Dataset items
:::
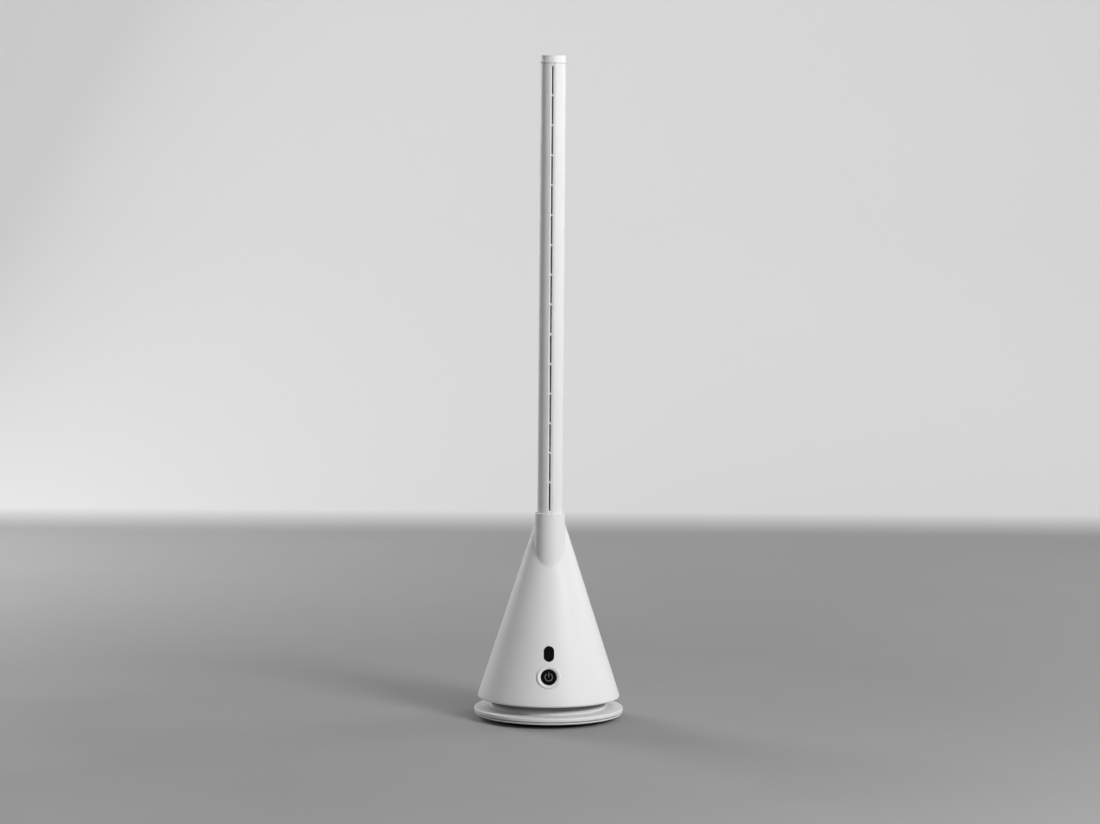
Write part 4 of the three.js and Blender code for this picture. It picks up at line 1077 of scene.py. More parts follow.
@dataclass
class BaseStack:
    """Foot ring, plinth, tray, top disc and neck."""

    rack: FinishRack
    foot: Flat = (79.0, 91.0)
    foot_top: float = 2.4
    groove: float = 0.8
    grooves: int = 3
    plinth_radius: float = 92.0
    plinth_top: float = 7.4
    plinth_step: float = 0.8
    screw_circle: float = 60.0
    screw_seat: float = 4.9
    counterbore: float = 4.1
    screw_hole: float = 2.2
    hole_facets: int = 40
    tray_radius: float = 114.0
    tray_top: float = 10.0
    tray_floor: float = 9.2
    tray_rim: float = 3.0
    disc_radius: float = 115.0
    disc_bottom: float = 11.9
    disc_top: float = 17.4
    disc_skin: float = 2.2
    disc_edge: float = 1.6
    skirt_inner: float = 112.4
    rib: Flat = (108.3, 110.7)
    rib_bottom: float = 9.7
    hub_radius: float = 16.0
    hub_top: float = 30.0
    hub_bore: float = 8.3
    neck_radius: float = 88.5
    neck_wall: float = 2.6
    neck_top: float = 35.2
    neck_flange: float = 79.5
    flange_thickness: float = 2.0
    facets: int = 320

    def build(self) -> None:
        """Builds the pieces from the floor up."""
        self._foot()
        self._plinth()
        self._tray()
        self._disc()
        self._neck()

    def _foot(self) -> None:
        """Rubber ring with three grooves underneath."""
        inner, outer = self.foot
        wide, deep = self.groove, self.groove
        corners: list[Corner] = [(outer, self.foot_top, 0.2), (inner, self.foot_top, 0.2)]
        corners.append((inner, 0, 0.5))
        for i in range(self.grooves):
            middle = inner + (outer - inner) * (i + 1) / (self.grooves + 1)
            corners += [(middle - wide, 0, 0.15), (middle - wide / 2, deep, 0.2)]
            corners += [(middle + wide / 2, deep, 0.2), (middle + wide, 0, 0.15)]
        corners.append((outer, 0, 0.5))
        piece = turned_ring("foot_tread", corners, self.facets)
        self.rack.hand_over(piece, Body.BASE, Slot.RUBBER, ["foot_ring"])

    def _plinth(self) -> None:
        """Black plate with counterbored screw holes and a moulded step underneath."""
        low = self.foot_top
        step = self.plinth_step
        inner = self.foot[0] - 3
        corners = [
            (0, low + step, 0),
            (22, low + step, 0.3),
            (22.8, low, 0.3),
            (inner, low, 0.3),
            (inner + 0.6, low + step / 2, 0.2),
            (inner + 1.8, low + step / 2, 0.2),
            (inner + 2.4, low, 0.2),
            (self.plinth_radius, low, 0.6),
            (self.plinth_radius, self.plinth_top, 0),
            (0, self.plinth_top, 0),
        ]
        piece = turned_solid("plinth_plate", corners, self.facets)
        holes = ((self.counterbore, self.screw_seat), (self.screw_hole, self.plinth_top + 1))
        for x, y in self.screw_places():
            for radius, top in holes:
                hole = circle(radius, self.hole_facets, x, y)
                carve(piece, pushed("counterbore", hole, top - low + 1, low - 1))
        soften(piece, 0.25, 60)
        self.rack.hand_over(piece, Body.BASE, Slot.BLACK, ["base_plinth"])

    def screw_places(self) -> list[Flat]:
        """Places of the four screws that hold the base together."""
        return arc(self.screw_circle, 45, 315, 3)

    def _tray(self) -> None:
        """Lower white shell with its rolled lower edge."""
        rim = self.tray_radius - self.tray_rim
        corners = [
            (0, self.plinth_top, 0),
            (self.tray_radius - 1, self.plinth_top, 0.8),
            (self.tray_radius, self.plinth_top + 1.2, 1.4),
            (self.tray_radius, self.tray_top, 0.25),
            (rim, self.tray_top, 0.25),
            (rim, self.tray_floor, 0),
            (0, self.tray_floor, 0),
        ]
        piece = turned_solid("tray_shell", corners, self.facets)
        self.rack.hand_over(piece, Body.BASE, Slot.WHITE, ["base_tray"])

    def _disc(self) -> None:
        """Top disc with its rounded edge, skirt, locating rib and pivot hub."""
        under = self.disc_top - self.disc_skin
        corners = [
            (self.hub_bore, under, 0),
            (self.rib[0], under, 0),
            (self.rib[0], self.rib_bottom, 0),
            (self.rib[1], self.rib_bottom, 0),
            (self.rib[1], under, 0),
            (self.skirt_inner, under, 0),
            (self.skirt_inner, self.disc_bottom, 0.2),
            (self.disc_radius, self.disc_bottom, 0.35),
            (self.disc_radius, self.disc_top, self.disc_edge),
            (self.hub_radius, self.disc_top, 0.8),
            (self.hub_radius, self.hub_top, 0.4),
            (self.hub_bore, self.hub_top, 0.3),
        ]
        piece = turned_ring("disc_cover", corners, self.facets)
        self.rack.hand_over(piece, Body.BASE, Slot.WHITE, ["base_top_disc"])

    def _neck(self) -> None:
        """Recessed neck that the housing turns round."""
        inner = self.neck_radius - self.neck_wall
        flange_top = self.disc_top + self.flange_thickness
        corners = [
            (self.neck_flange, self.disc_top, 0),
            (self.neck_radius, self.disc_top, 0.1),
            (self.neck_radius, self.neck_top, 0.6),
            (inner, self.neck_top, 0.6),
            (inner, flange_top, 0.6),
            (self.neck_flange, flange_top, 0.4),
        ]
        piece = turned_ring("neck_ring", corners, self.facets)
        # Its finish is white painted darker towards the top, a painted shade under the housing's
        # rim.
        self.rack.hand_over(piece, Body.BASE, Slot.WHITE, ["base_neck"], self.rack.shaded)


# ------------------------------------------------------------------ housing
@dataclass(frozen=True)
class Row:
    """One ring of points of the housing's skin."""

    radius: float
    height: float
    reach: Callable[[np.ndarray], np.ndarray]


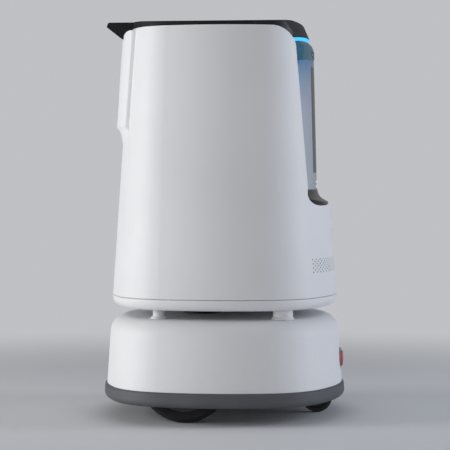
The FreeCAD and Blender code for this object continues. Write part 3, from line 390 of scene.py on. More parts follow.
@dataclass(frozen=True)
class Gloss(Finish):
    """Polished dark plastic or glass under a clear coat, with dust specks and wiped smears."""

    colour: Colour
    roughness: float = 0.12
    coat: float = 0.8
    shine: float = 0.5

    def surface(self, g: Graph) -> Sockets:
        """The shader's inputs."""
        at = g.coords()
        smear = g.noise(g.coords(stretch=(1, 1, 3), turn=(0.5, 0.3, 0.2)), 34.0, 4.0, 0.6).step(0.45, 0.8)
        speck = 1.0 - g.cells(at, 420.0).step(0.05, 0.12)
        fine = g.noise(at, 90.0, 3.0)
        colour = g.mix(smear * 0.12, self.colour, shade(self.colour, 1.8))
        colour = g.mix(speck * fine.step(0.55, 0.7) * 0.35, colour, (0.3, 0.3, 0.3))
        return dict(Base_Color=colour, Roughness=self.roughness + smear * 0.12 + speck * 0.08,
                    Normal=g.bump(fine, 0.00002, 0.3), Coat_Weight=self.coat, Coat_Roughness=0.06,
                    Specular_IOR_Level=self.shine)


@dataclass(frozen=True)
class Fascia(Finish):
    """Pearl front panel with the light bar's blue light painted down from its top edge as painted light."""

    top: float
    pearl: Colour = (0.50, 0.54, 0.62)
    painted_blue_light: Colour = (0.035, 0.22, 0.46)
    # how far below the top edge the painted blue light reaches
    fall: float = 0.16

    def surface(self, g: Graph) -> Sockets:
        """The shader's inputs."""
        at = g.coords()
        _, _, z = g.parts(at)
        # painted light: the light bar's blue spill, full at the top edge and fading over `fall` metres below
        # it
        near = 1.0 - ((self.top - z) / self.fall).clamp()
        blue = (near * near).clamp()
        cloud = g.noise(at, 9.0, 3.0)
        flake = g.cells(at, 1500.0)
        colour = g.mix(blue, g.mix(cloud.step(0.3, 0.7), shade(self.pearl, 0.95), self.pearl), self.painted_blue_light)
        return dict(Base_Color=colour, Roughness=0.24 + (cloud - 0.5) * 0.12, Coat_Weight=0.6,
                    Coat_Roughness=0.08, Normal=g.bump(flake, 0.00002, 0.3))


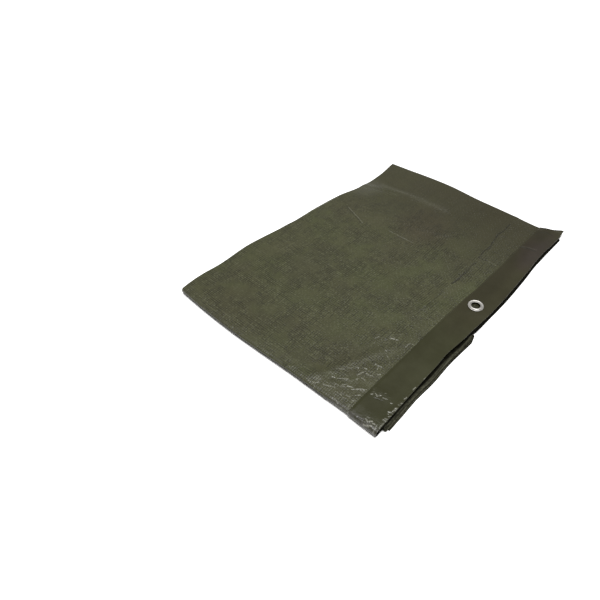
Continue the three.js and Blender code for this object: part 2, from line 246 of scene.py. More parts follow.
def makeStations():
    # one station is one line of points across the cloth
    stations = []
    runs = section["runs"]
    top = section["topRun"]
    for index, run in enumerate(runs):
        for x in placesOfRun(run, index == top):
            z = float(heightOfRun(run, x))
            stations.append({"x": x, "z": z, "run": index, "next": index, "t": 0})
        if index + 1 == len(runs):
            break
        following = runs[index + 1]
        zStart = float(heightOfRun(run, run["end"]))
        zEnd = float(heightOfRun(following, following["start"]))
        radius = abs(zEnd - zStart) / 2
        steps = meshStep["wrapSteps"] if radius > meshStep["wrapRadius"] else meshStep["foldSteps"]
        outward = 1 if run["end"] > run["start"] else -1
        for i in range(1, steps):
            t = i / steps
            stations.append({
                "x": mix(run["end"], following["start"], t) + math.sin(math.pi * t) * radius * outward,
                "z": mix(zStart, zEnd, (1 - math.cos(math.pi * t)) / 2),
                "run": index, "next": index + 1, "t": t,
            })
    for i, station in enumerate(stations):
        before = stations[max(i - 1, 0)]
        after = stations[min(i + 1, len(stations) - 1)]
        dx = after["x"] - before["x"]
        dz = after["z"] - before["z"]
        length = math.hypot(dx, dz)
        station["normal"] = (-dz / length, dx / length)
        pair = (station["run"], station["next"])
        for name in ("near", "setBack", "bend"):
            station[name] = mix(*(runs[index][name] for index in pair), station["t"])
        station["flap"] = station["near"] < section["lastTuckedNear"]
        past = float(smooth(station["x"], *nearSlip["ramp"]))
        slips = [mix(nearSlip["over"][index], nearSlip["beyond"][index], past) for index in pair]
        station["near"] += mix(*slips, station["t"])
    # along is the length of cloth, equal to x where the top run starts
    along = 0
    for before, station in zip([stations[0]] + stations, stations):
        along += math.hypot(station["x"] - before["x"], station["z"] - before["z"])
        station["along"] = along
        station["inTop"] = station["run"] == top and station["next"] == top
    start = next(station for station in stations if station["inTop"])
    shift = start["x"] - start["along"]
    for station in stations:
        station["along"] += shift
        relief = 1 if top in (station["run"], station["next"]) else 0
        if not relief and station["along"] < 0:
            fade = section["reliefStart"]
            relief = max(0, 1 + (station["along"] - fade["full"]) / fade["length"])
        station["relief"] = relief * smooth(station["along"], *section["reliefEnd"])
    return stations


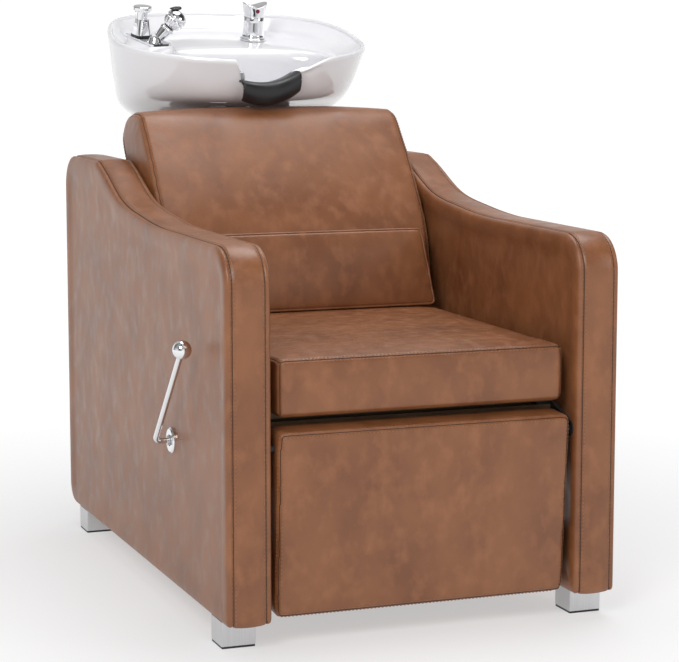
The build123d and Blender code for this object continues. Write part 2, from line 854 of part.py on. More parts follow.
:::
To do
Reproduce exactly the lines that run from the start of the records to the line with "plinth, tray, top", both included.

Response to the exercise
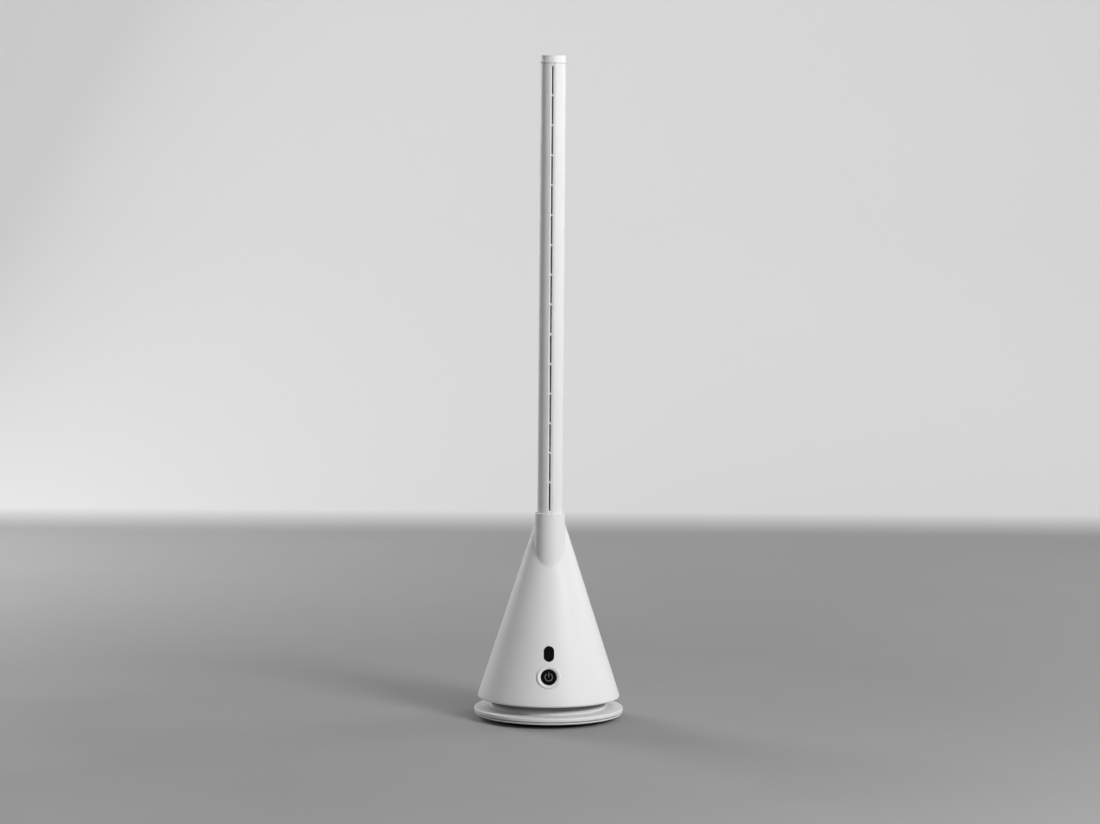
Write part 4 of the three.js and Blender code for this picture. It picks up at line 1077 of scene.py. More parts follow.
@dataclass
class BaseStack:
    """Foot ring, plinth, tray, top disc and neck."""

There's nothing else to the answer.